╭──

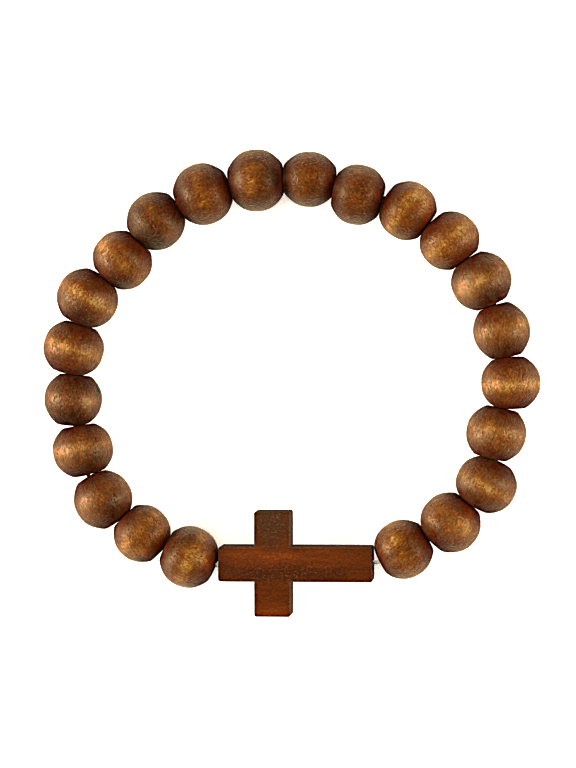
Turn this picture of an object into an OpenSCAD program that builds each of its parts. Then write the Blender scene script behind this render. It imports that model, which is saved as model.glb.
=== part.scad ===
// Wooden bead bracelet: a closed string of drilled wooden beads with a small wooden
// cross, all threaded on one elastic cord. It lies flat on a surface at z = 0, with
// the cross at the front (-Y) and the wrist opening in the middle. Millimetres.

/* [Size] */
// Diameter of a usual bead; the sizes below are for a 10 mm bead and grow with it
bead_d = 10; // [6:0.5:16]

/* [Beads] */
// Diameter of the hole through a bead and through the cross
hole_d = 2.6; // [2.5:0.1:2.8]
// Free space between neighbouring beads where they come closest
bead_gap = 0.12; // [0.1:0.01:0.2]

/* [Cross] */
// Length of the drilled bar
bar_l = 25.7; // [24:0.1:25.8]
// Height of the drilled bar in the plane of the cross
bar_w = 5.8; // [4.5:0.1:7]
// Length of the arm that crosses the bar
arm_l = 17.5; // [12:0.5:20]
// Width of the arm that crosses the bar
arm_w = 6; // [4:0.1:8]
// Thickness of the cross
cross_t = 5.5; // [4.5:0.1:7]
// How far the arm stands from the middle of the bar, towards the left end
arm_shift = 3.8; // [0:0.1:5]
// Rounding of the corners of the cross
corner_r = 0.6; // [0.2:0.1:1.5]

/* [Cord] */
// Diameter of the clear elastic cord
cord_d = 0.7; // [0.5:0.1:0.7]

/* [Hidden] */
// Columns of BEADS: the direction of the hole and the direction of the step to the
// next bead, both in degrees from +X and seen from above, the diameter and the length
// of the bead, and how dark its wood is, from 0 golden to 1 dark brown.
TURN = 0;
STEP = 1;
WIDE = 2;
LONG = 3;
DARK = 4;

// A row for each bead, from the right end of the cross once round to its left end.
// The last step leads to the cross.
BEADS = [
    [ 27,  30,  9.8, 8.6, 0.5],
    [ 48,  47, 10.1, 8.4, 0.6],
    [ 63,  79, 10.1, 7.9, 0.4],
    [ 76,  74,  9.9, 8.3, 0.3],
    [ 92, 100,  9.8, 8.0, 0.2],
    [104, 112,  9.4, 8.4, 0.5],
    [119, 128, 10.0, 8.2, 0.5],
    [130, 144, 10.0, 8.0, 0.3],
    [144, 162,  9.8, 8.0, 0.5],
    [167, 162, 10.0, 8.0, 0.4],
    [177, 181,  9.2, 8.2, 0.6],
    [186, 194, 10.3, 8.6, 0.5],
    [202, 209, 10.3, 8.6, 0.4],
    [220, 229,  9.7, 8.4, 0.5],
    [227, 227, 10.1, 8.1, 0.3],
    [241, 254, 10.3, 8.4, 0.2],
    [252, 269, 10.1, 8.1, 0.1],
    [264, 281,  9.6, 8.1, 0.8],
    [281, 292, 10.1, 8.0, 0.1],
    [303, 319,  9.8, 8.4, 0.6],
    [315, 334,  9.6, 8.1, 0.3],
    [335, 360, 10.3, 8.5, 0.5],
];
bead_count = len(BEADS);

// The sizes above, and all that follow, are for a bead of this diameter
table_d = 10;
growth = bead_d / table_d;

// Profile of a bead: a flat arc over the belly, a rounder one over each shoulder and a
// flat end face round the hole. The belly's radius is given in radii of the bead.
belly_ratio = 1.2;
belly_angle = 10;
face_r = 2.1;

// Farthest direction off a step, in degrees, in which the gap to the next bead is sought
spread = 30;

// Centres of the first bead, seen from above, and of the bar of the cross
first_xy = [18.8, -27.7];
bar_centre = [0.95, -30.1, 4.9];

// Sides of the cord, and the overrun of a cut beyond the face that it cuts
cord_sides = 8;
over = 1;

function turn(i) = BEADS[i][TURN];
function step(i) = BEADS[i][STEP];
function radius(i) = BEADS[i][WIDE] / 2;
function half_l(i) = BEADS[i][LONG] / 2;
function flat_dir(a) = [cos(a), sin(a)];

// Where the belly's arc ends, measured from the bead's centre, as [out, along]
function belly_r(i) = belly_ratio * radius(i);
function belly_end(i) =
    [radius(i) - belly_r(i), 0] + belly_r(i) * flat_dir(belly_angle);

// The shoulder's arc leaves the belly's arc without a corner and ends at the face
function to_face(i) = belly_end(i) - [face_r, half_l(i)];
function shoulder_r(i) =
    to_face(i) * to_face(i) / (2 * flat_dir(belly_angle) * to_face(i));
function shoulder_centre(i) = belly_end(i) - shoulder_r(i) * flat_dir(belly_angle);

// How far a bead reaches from its centre along a line at angle a to its hole: to the
// rim of the end face at small angles, and to the shoulder at larger ones
function rim_angle(i) =
    atan2(face_r - shoulder_centre(i)[0], half_l(i) - shoulder_centre(i)[1]);
function rim_reach(i, a) = half_l(i) * cos(a) + face_r * sin(a);
function shoulder_reach(i, a) =
    shoulder_r(i) + shoulder_centre(i) * [sin(a), cos(a)];
function reach(i, a) =
    abs(a) < rim_angle(i) ? rim_reach(i, abs(a)) : shoulder_reach(i, abs(a));

// From one bead's centre to the next. Two beads are as far apart as they are in the
// direction that parts them most, which lies up to spread degrees off the step.
function apart(i, n) =
    (reach(i, step(i) + n - turn(i)) + bead_gap + reach(i + 1, step(i) + n - turn(i + 1)))
        / cos(n);
PITCHES = [for (i = [0 : bead_count - 2]) min([for (n = [-spread : spread]) apart(i, n)])];

// Centres by walking along the string, each bead resting on the surface
function centre_xy(i) =
    i == 0 ? first_xy : centre_xy(i - 1) + PITCHES[i - 1] * flat_dir(step(i - 1));
CENTRES = [for (i = [0 : bead_count - 1]) [each centre_xy(i), radius(i)]];

// Both mouths of each hole in the order of the string, that of the cross first
function mouths(centre, dir, half) = [centre - half * dir, centre + half * dir];
HOLES = [
    mouths(bar_centre, [1, 0, 0], bar_l / 2),
    for (i = [0 : bead_count - 1])
        mouths(CENTRES[i], [each flat_dir(turn(i)), 0], half_l(i)),
];
hole_count = len(HOLES);

// The cord runs straight from each joint between two holes to the next one
function joint(k) = (HOLES[k][1] + HOLES[(k + 1) % hole_count][0]) / 2;
function hole_middle(k) = (joint((k + hole_count - 1) % hole_count) + joint(k)) / 2;
ROUTE = [for (k = [0 : hole_count - 1]) each [hole_middle(k), joint(k)]];
route_count = len(ROUTE);

// One ring of the cord's skin, square to the run of the cord at that point
function unit(v) = v / norm(v);
function run_dir(k) =
    unit(ROUTE[(k + 1) % route_count] - ROUTE[(k + route_count - 1) % route_count]);
function ring(k) =
    let (side = unit(cross([0, 0, 1], run_dir(k))), up = cross(run_dir(k), side))
    [for (s = [0 : cord_sides - 1])
        let (a = 360 * s / cord_sides)
        ROUTE[k] + cord_d / 2 * (cos(a) * side + sin(a) * up)];

// The two triangles of the skin between ring k and the next, at side s
function skin(k, s) =
    let (
        here = k * cord_sides,
        next = (k + 1) % route_count * cord_sides,
        t = (s + 1) % cord_sides
    )
    [[here + s, here + t, next + s], [here + t, next + t, next + s]];

function bead_name(i) = str("bead_", i < 9 ? "0" : "", i + 1);

// Right half of a bead's cross-section, with its hole left out. Each shoulder's disc
// lies inside the belly's disc up to where the belly ends, so the two just overlap.
module bead_profile(i) {
    hand_over = belly_end(i)[1];
    difference() {
        union() {
            intersection() {
                translate([radius(i) - belly_r(i), 0]) circle(r = belly_r(i));
                translate([0, -hand_over]) square([radius(i), 2 * hand_over]);
            }
            for (side = [0, 1]) mirror([0, side]) intersection() {
                translate(shoulder_centre(i)) circle(r = shoulder_r(i));
                square([radius(i), half_l(i)]);
            }
        }
        square([hole_d, 2 * half_l(i) + over], center = true);
    }
}

module bead(i) {
    golden = [0.62, 0.40, 0.18];
    darkest = 0.45;
    color(golden * (1 - darkest * BEADS[i][DARK]))
        scale(growth)
            translate(CENTRES[i])
                rotate([0, 90, turn(i)])
                    rotate_extrude($fn = 72) bead_profile(i);
}

module rounded_rect(l, w) {
    square([l - 2 * corner_r, w], center = true);
    square([l, w - 2 * corner_r], center = true);
    for (x = [-1, 1], y = [-1, 1])
        translate([x * (l / 2 - corner_r), y * (w / 2 - corner_r)])
            circle(r = corner_r, $fn = 32);
}

module wooden_cross() {
    color([0.43, 0.22, 0.09])
        scale(growth)
            translate(bar_centre)
                difference() {
                    linear_extrude(cross_t, center = true) {
                        rounded_rect(bar_l, bar_w);
                        translate([-arm_shift, 0]) rounded_rect(arm_w, arm_l);
                    }
                    rotate([0, 90, 0])
                        cylinder(d = hole_d, h = bar_l + 2 * over, center = true, $fn = 48);
                }
}

module elastic_cord() {
    color([0.8, 0.8, 0.77])
        scale(growth)
            polyhedron(
                points = [for (k = [0 : route_count - 1]) each ring(k)],
                faces = [for (k = [0 : route_count - 1], s = [0 : cord_sides - 1])
                    each skin(k, s)]
            );
}

for (i = [0 : bead_count - 1]) bead(i);
wooden_cross();  // cross
elastic_cord();  // cord
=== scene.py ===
# %% [markdown]
# # A wooden bead bracelet, turned, stained and strung
# The bracelet is 22 drilled wooden beads and a small wooden cross on one clear elastic
# cord. It lies closed on a white table. Its construction comes in as a fixed frame in
# metres, so every piece made here goes exactly where the frame says. The beads are
# turned as on a lathe, the cross is sawn out and softened, and the cord is drawn through.

# %% Load the frame and keep its box
import math
import random

import bmesh
import bpy
from mathutils import Matrix, Vector, noise


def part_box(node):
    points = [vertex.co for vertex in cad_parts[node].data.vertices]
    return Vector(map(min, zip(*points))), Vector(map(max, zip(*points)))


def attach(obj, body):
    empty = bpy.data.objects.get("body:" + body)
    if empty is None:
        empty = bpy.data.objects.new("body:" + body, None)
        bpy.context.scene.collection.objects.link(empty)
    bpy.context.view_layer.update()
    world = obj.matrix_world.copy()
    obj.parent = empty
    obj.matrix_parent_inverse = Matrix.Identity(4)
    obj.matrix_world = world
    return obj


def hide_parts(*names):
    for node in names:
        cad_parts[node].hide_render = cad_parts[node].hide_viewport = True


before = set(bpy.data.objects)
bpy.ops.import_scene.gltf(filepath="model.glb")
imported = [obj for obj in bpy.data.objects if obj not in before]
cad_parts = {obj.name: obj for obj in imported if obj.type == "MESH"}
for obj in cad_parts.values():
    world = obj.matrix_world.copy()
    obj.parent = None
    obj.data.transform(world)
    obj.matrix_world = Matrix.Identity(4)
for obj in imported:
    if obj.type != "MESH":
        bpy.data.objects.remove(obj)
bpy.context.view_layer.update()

MM = 0.001
print("nodes in the frame:", len(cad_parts))

# %% [markdown]
# ## The camera
# The photograph looks down on the bracelet from half a metre, a little from the right:
# the beads show their tops, and the cross shows thin strips of its right and far sides.
# A camera could be aimed with a constraint, but three axes worked out from the line of
# sight say exactly how the picture hangs, with the cross level in it.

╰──

What this task involves
Write out, exactly and with nothing else, the lines of the listing above from its first line through the line with "bead_d = 10; // [6:0.5:16]".

Solution for this problem
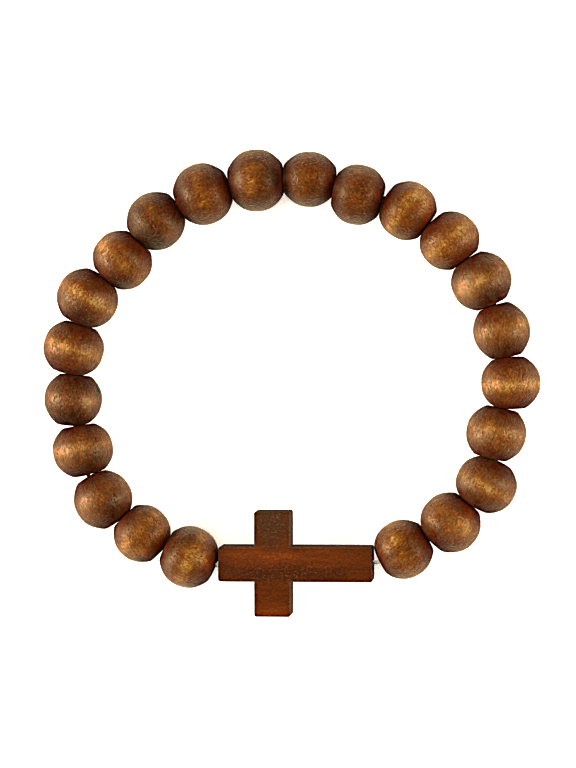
Turn this picture of an object into an OpenSCAD program that builds each of its parts. Then write the Blender scene script behind this render. It imports that model, which is saved as model.glb.
=== part.scad ===
// Wooden bead bracelet: a closed string of drilled wooden beads with a small wooden
// cross, all threaded on one elastic cord. It lies flat on a surface at z = 0, with
// the cross at the front (-Y) and the wrist opening in the middle. Millimetres.

/* [Size] */
// Diameter of a usual bead; the sizes below are for a 10 mm bead and grow with it
bead_d = 10; // [6:0.5:16]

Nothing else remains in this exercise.